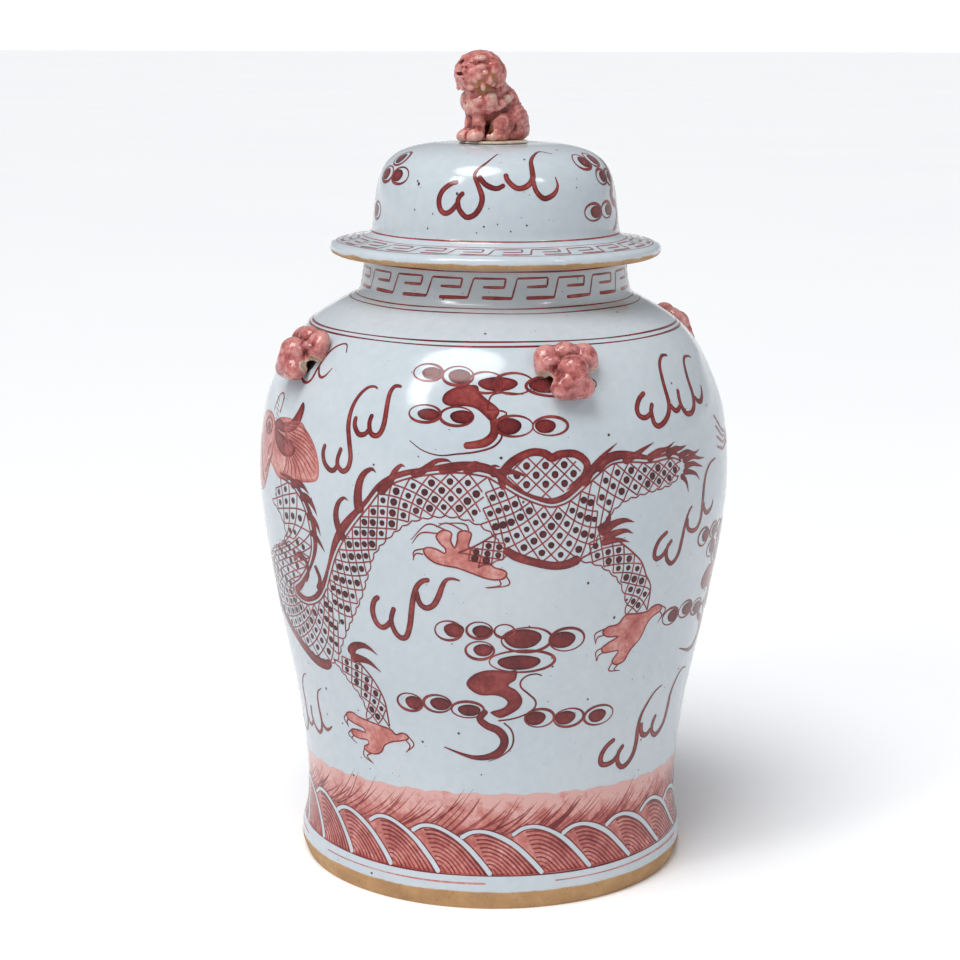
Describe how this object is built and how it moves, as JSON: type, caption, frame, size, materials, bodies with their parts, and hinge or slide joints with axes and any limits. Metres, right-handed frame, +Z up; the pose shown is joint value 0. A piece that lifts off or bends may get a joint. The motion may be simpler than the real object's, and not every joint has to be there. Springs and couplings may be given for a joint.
{
  "type": "ginger jar",
  "caption": "Large lidded ginger jar with a swelling shoulder, waisted foot, flanged domed lid, seated-lion knob and hollow lion masks round the shoulder.",
  "frame": {"origin": "centre of the foot's resting face", "axes": "+Z up along the jar's axis; one mask faces -Y, which is the front; the back one faces +Y, and the side ones stand 79 and 101 degrees round from the front one"},
  "size_m": [0.324, 0.324, 0.5589],
  "materials": {
    "body_glaze": "glossy pale blue-grey glaze with iron specks, painted in copper red",
    "lid_glaze": "glossy pale blue-grey glaze with iron specks, painted in copper red",
    "lion_glaze": "glossy mottled copper-red glaze, ochre where it pools",
    "pad_glaze": "glossy cream glaze",
    "biscuit": "matt unglazed stoneware"
  },
  "bodies": {
    "jar": {"lower_body": "body_glaze", "upper_body": "body_glaze", "neck_collar": "body_glaze", "mask_front": "lion_glaze", "mask_right": "lion_glaze", "mask_back": "lion_glaze", "mask_left": "lion_glaze"},
    "lid": {"lid": "lid_glaze", "lid_locating_ring": "biscuit", "finial_pad": "pad_glaze", "finial_lion": "lion_glaze"}
  },
  "joints": [
    {"name": "lid_lift", "type": "slide", "parent": "jar", "child": "lid", "axis": [0, 0, 1], "range_m": [0, 0.25]}
  ]
}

• • • • •

PROBLEM STATEMENT: Write down every line of the data exactly as it appears above.

EXERCISE RESULT:
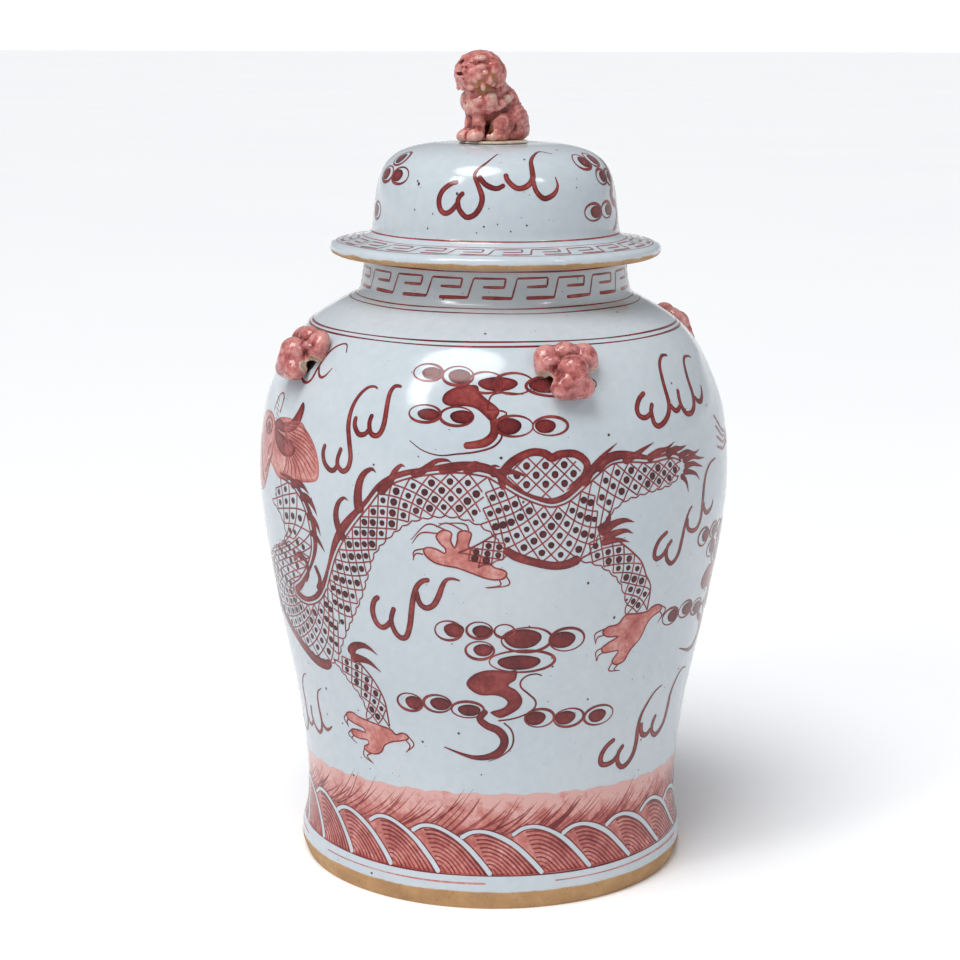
Describe how this object is built and how it moves, as JSON: type, caption, frame, size, materials, bodies with their parts, and hinge or slide joints with axes and any limits. Metres, right-handed frame, +Z up; the pose shown is joint value 0. A piece that lifts off or bends may get a joint. The motion may be simpler than the real object's, and not every joint has to be there. Springs and couplings may be given for a joint.
{
  "type": "ginger jar",
  "caption": "Large lidded ginger jar with a swelling shoulder, waisted foot, flanged domed lid, seated-lion knob and hollow lion masks round the shoulder.",
  "frame": {"origin": "centre of the foot's resting face", "axes": "+Z up along the jar's axis; one mask faces -Y, which is the front; the back one faces +Y, and the side ones stand 79 and 101 degrees round from the front one"},
  "size_m": [0.324, 0.324, 0.5589],
  "materials": {
    "body_glaze": "glossy pale blue-grey glaze with iron specks, painted in copper red",
    "lid_glaze": "glossy pale blue-grey glaze with iron specks, painted in copper red",
    "lion_glaze": "glossy mottled copper-red glaze, ochre where it pools",
    "pad_glaze": "glossy cream glaze",
    "biscuit": "matt unglazed stoneware"
  },
  "bodies": {
    "jar": {"lower_body": "body_glaze", "upper_body": "body_glaze", "neck_collar": "body_glaze", "mask_front": "lion_glaze", "mask_right": "lion_glaze", "mask_back": "lion_glaze", "mask_left": "lion_glaze"},
    "lid": {"lid": "lid_glaze", "lid_locating_ring": "biscuit", "finial_pad": "pad_glaze", "finial_lion": "lion_glaze"}
  },
  "joints": [
    {"name": "lid_lift", "type": "slide", "parent": "jar", "child": "lid", "axis": [0, 0, 1], "range_m": [0, 0.25]}
  ]
}